Answer
(a) ${F_x} = {z^2} + y$, ${\ \ }$ ${F_y} = 2yz + x$, ${\ \ }$ ${F_z} = 2xz + {y^2}$
(b) $\frac{{\partial z}}{{\partial x}} = - \frac{{{z^2} + y}}{{2xz + {y^2}}}$, ${\ \ \ }$ $\frac{{\partial z}}{{\partial y}} = - \frac{{2yz + x}}{{2xz + {y^2}}}$
Work Step by Step
(a) We have $F\left( {x,y,z} \right) = x{z^2} + {y^2}z + xy - 1$.

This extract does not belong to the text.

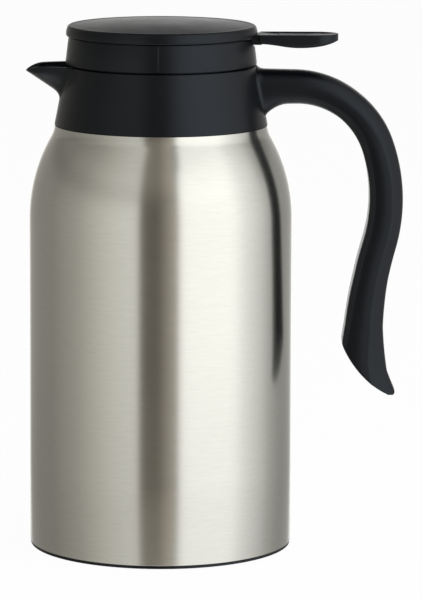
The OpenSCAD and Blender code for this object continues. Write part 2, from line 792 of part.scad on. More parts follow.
module flip_disc() {
  color(black) difference() {
    union() {
      difference() {
        disc_solid(0);
        translate([0, 0, -0.001]) disc_solid(disc_t);
      }
      intersection() {
        disc_solid(0.6);
        disc_bosses(false);
      }
    }
    translate([0, 0, -0.01]) disc_bosses(true);
    block([hinge_x, -barrel_half - seat_gap, disc_z - 1], [far, barrel_half + seat_gap, neck_high_z + seat_gap]);
  }
}

module disc_liner() {
  color(black) difference() {
    union() {
      ring(disc_r - disc_t - 0.6, 0, disc_z, disc_z + liner_t);
      ring(liner_r, liner_r - 1.5, disc_z - 1.6, disc_z + 0.2);
      for (s = [-1, 1]) {
        block([-3, s * (fork_in + fork_t / 2) - fork_t / 2, peg_z - 1.6],
          [3, s * (fork_in + fork_t / 2) + fork_t / 2, disc_z + 0.2]);
        translate([0, s * (fork_in + stem_r + peg_r + gap) / 2, 0])
          cross_rod(0, peg_z, peg_r, fork_in - stem_r - peg_r - gap + 1.2);
      }
    }
    block([tongue_x - gap, -tongue_half - gap, disc_z - 1], [far, tongue_half + gap, far]);
    block([hinge_x - ear_r - 1, -ear_half - gap, disc_z - 3], [far, ear_half + gap, far]);
    for (s = [-1, 1]) translate([-disc_boss_x, disc_boss_y * s, disc_z - 1]) cylinder(r = screw_r + 0.2, h = 4, $fn = 32);
  }
}

module disc_screws() {
  color(bright) for (p = disc_boss_places) translate([p[0], p[1], disc_z]) screw(disc_screw_l);
}

// Underside of the paddle: level at the root, down to the belly and up to the rounded tip.
belly_x = hinge_x + belly_run;
lever_low = lever_top_z - lever_belly;
lever_root_low = neck_low_z + 0.5;
lever_tip_low = lever_top_z - 1.9;
function lever_under(x) = x < belly_x
  ? lever_low + (lever_root_low - lever_low) * (1 + cos(180 * (x - lever_root_x) / (belly_x - lever_root_x))) / 2
  : lever_low + (lever_tip_low - lever_low) * (1 - cos(150 * (x - belly_x) / (lever_reach - belly_x))) / 1.866;

module thumb_lever() {
  steps = 22;
  tip_r = lever_w / 2;
  dish_r = 330;
  dish_depth = 0.5;
  color(black) difference() {
    union() {
      intersection() {
        rotate([90, 0, 0]) linear_extrude(far, center = true) polygon(concat(
          [[lever_root_x, lever_top_z]],
          [for (i = [0:steps]) let (x = lever_root_x + (lever_reach - lever_root_x) * i / steps)
            [x, lever_under(x)]],
          [[lever_reach, lever_top_z]]
        ));
        union() {
          block([lever_root_x, -tip_r, 0], [lever_reach - tip_r, tip_r, far]);
          translate([lever_reach - tip_r, 0, 0]) cylinder(r = tip_r, h = far);
        }
      }
      cross_rod(hinge_x, hinge_z, barrel_r, 2 * barrel_half);
      block([hinge_x - 1, -barrel_half, neck_low_z], [lever_root_x + 1, barrel_half, neck_high_z]);
      block([tongue_x, -tongue_half, disc_z], [hinge_x, tongue_half, disc_z + tongue_t]);
    }
    cross_rod(hinge_x, hinge_z, pin_r + 0.02, far);
    cross_rod((lever_root_x + lever_reach) / 2, lever_top_z + dish_r - dish_depth, dish_r, lever_w - 3, $fn = 720);
    for (x = [18, 31]) translate([x, 0, disc_z - 1]) cylinder(r = screw_r + 0.2, h = 4, $fn = 32);
  }
}

// ---------------------------------------------------------------- valve

module valve_stem() {
  foot = plate_z - 0.8;
  color(bright) difference() {
    union() {
      ring(stem_r, 0, hub_z, head_z + head_h - 0.5);
      ring(stem_r - 0.8, 0, foot - 2.2, hub_z);
    }
    ring(far, stem_r - 1.3, foot - 1.3, foot - 0.6);
  }
}

module stem_head() {
  color(black) difference() {
    union() {
      ring(head_r, 0, head_z, head_z + head_h);
      ring(stem_r + 0.9, 0, head_z - 0.001, head_z + 0.5);
    }
    ring(stem_r, 0, head_z - 1, head_z + head_h - 0.5);
  }
}

module valve_plate() {
  color(black) difference() {
    union() {
      ring(valve_r, 0, plate_z, plate_z + plate_t);
      ring(hub_r, 0, plate_z - 0.8, hub_z);
      ring(valve_r - 3.6, 0, plate_z - 0.8, plate_z + 0.1);
    }
    ring(stem_r - 0.8, 0, plate_z - 3, hub_z + 1);
  }
}

module valve_seal() {
  color(silicone) ring(valve_r + 0.4, valve_r - 3.6, valve_z, plate_z);
}

module valve_clip() {
  foot = plate_z - 0.8;
  color(bright) difference() {
    ring(stem_r + 1, stem_r - 1.3, foot - 1.3, foot - 0.6);
    block([0, -1, foot - 3], [far, 1, foot]);
  }
}

// Centre line of the spring: straight ends, then curls about the axis.
spring_low = hub_z + wire_d / 2;
spring_high = ring_z - wire_d / 2;
per_curl = 8;
flat_share = 0.75;
function spring_z(u) = let (
  rise = spring_high - spring_low - 2 * wire_d * 0.7,
  low = spring_low + wire_d * 0.7 * min(1, u / flat_share),
  top = wire_d * 0.7 * max(0, (u - curls + flat_share) / flat_share)
) low + rise * min(1, max(0, (u - flat_share) / (curls - 2 * flat_share))) + top;
function spring_point(u) = [spring_r * cos(360 * u), spring_r * sin(360 * u), spring_z(u)];
spring_pts = [for (i = [0:curls * per_curl]) spring_point(i / per_curl)];
spring_gap = min([for (i = [0:(curls - 1) * per_curl]) norm(spring_pts[i + per_curl] - spring_pts[i])]) - wire_d;
echo(spring_gap = spring_gap);

module valve_spring() {
  n = len(spring_pts);
  sides = 6;
  function along(i) = let (d = spring_pts[min(n - 1, i + 1)] - spring_pts[max(0, i - 1)]) d / norm(d);
  color(bright) skin([for (i = [0:n - 1]) let (
      t = along(i),
      out = [spring_pts[i][0], spring_pts[i][1], 0] / spring_r,
      side = out - t * (out * t),
      u = side / norm(side),
      v = cross(t, u)
    ) [for (j = [0:sides - 1]) let (a = 60 * j) spring_pts[i] + wire_d / 2 * (u * cos(a) + v * sin(a))]]);
}

outer_shell();
inner_flask();
bottom_plate();
vacuum_seal();
getter_cup();
getter_pellet();
base_cover();
foot_ring();
collar();
collar_gasket();
neck_clip();
handle_shell();
handle_liner();
handle_screws();
stopper_gasket();
stopper_body();
lid_ring();
lid_screws();
stem_guide();
stem_washer();
hinge_pin();
flip_disc();
disc_liner();
disc_screws();
thumb_lever();
valve_stem();
stem_head();
valve_plate();
valve_seal();
valve_clip();
valve_spring();
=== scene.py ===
"""Vacuum carafe with a rocking flip lid: the looks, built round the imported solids.

Lengths are written in millimetres, as in the part's source, and made metres by MM. The carafe stands on
z = 0 with its axis upright, its spout to -X and its handle to +X.
"""
import json
import math

import bmesh
import bpy
from mathutils import Matrix, Vector


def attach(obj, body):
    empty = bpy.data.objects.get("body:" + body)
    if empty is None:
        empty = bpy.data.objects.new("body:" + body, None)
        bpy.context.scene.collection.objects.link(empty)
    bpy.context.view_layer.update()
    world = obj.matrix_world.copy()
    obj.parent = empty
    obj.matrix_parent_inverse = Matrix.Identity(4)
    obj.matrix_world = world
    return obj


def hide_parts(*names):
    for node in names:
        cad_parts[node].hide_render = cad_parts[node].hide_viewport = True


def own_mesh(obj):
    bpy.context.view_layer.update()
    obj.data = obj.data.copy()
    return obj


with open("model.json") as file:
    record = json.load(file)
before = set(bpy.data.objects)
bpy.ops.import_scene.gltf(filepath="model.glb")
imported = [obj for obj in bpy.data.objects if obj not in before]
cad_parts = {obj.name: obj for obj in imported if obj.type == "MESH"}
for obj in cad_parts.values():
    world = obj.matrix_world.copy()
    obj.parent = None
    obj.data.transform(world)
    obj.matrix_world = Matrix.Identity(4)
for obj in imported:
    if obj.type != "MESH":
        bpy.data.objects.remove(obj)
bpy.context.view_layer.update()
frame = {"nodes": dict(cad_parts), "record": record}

MM = 0.001
TURN = 2 * math.pi
MERGE = 0.0005  # points nearer to each other than this become one
ORIGIN = (0, 0, 0)
UP = (0, 0, 1)

# ------------------------------------------------------------------ sizes, by the part they belong to

BODY_R = 62.49
BAND_Z = 2.0
SHOULDER_Z = 157.5
SHOULDER_END_Z = 197.1
SHOULDER_FLARE = 1.55
STEEL_T = 0.8
NECK_R = 37.0
NECK_Z = 205.0
NECK_TOP_Z = 209.2

COLLAR_Z = 202.1
COLLAR_FOOT_R = 50.5
COLLAR_TOP_Z = 230.4
COLLAR_TOP_R = 45.0
COLLAR_SLOPE = (COLLAR_FOOT_R - COLLAR_TOP_R) / (COLLAR_TOP_Z - COLLAR_Z)
STEEL_EDGE_R = COLLAR_FOOT_R - 0.1
SHOULDER_END_R = STEEL_EDGE_R + SHOULDER_FLARE
BORE_R = 38.0
REBATE_R = 41.8
SHELF_Z = 213.4
SHELF_T = 2
SHELF_R = 34.8
SKIRT_R = 38.1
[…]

The partial derivatives are
${F_x} = {z^2} + y$, ${\ \ }$ ${F_y} = 2yz + x$, ${\ \ }$ ${F_z} = 2xz + {y^2}$
(b) Using Eq. (7) we obtain
$\frac{{\partial z}}{{\partial x}} = - \frac{{{F_x}}}{{{F_z}}}$, ${\ \ \ }$ $\frac{{\partial z}}{{\partial y}} = - \frac{{{F_y}}}{{{F_z}}}$
$\frac{{\partial z}}{{\partial x}} = - \frac{{{z^2} + y}}{{2xz + {y^2}}}$, ${\ \ \ }$ $\frac{{\partial z}}{{\partial y}} = - \frac{{2yz + x}}{{2xz + {y^2}}}$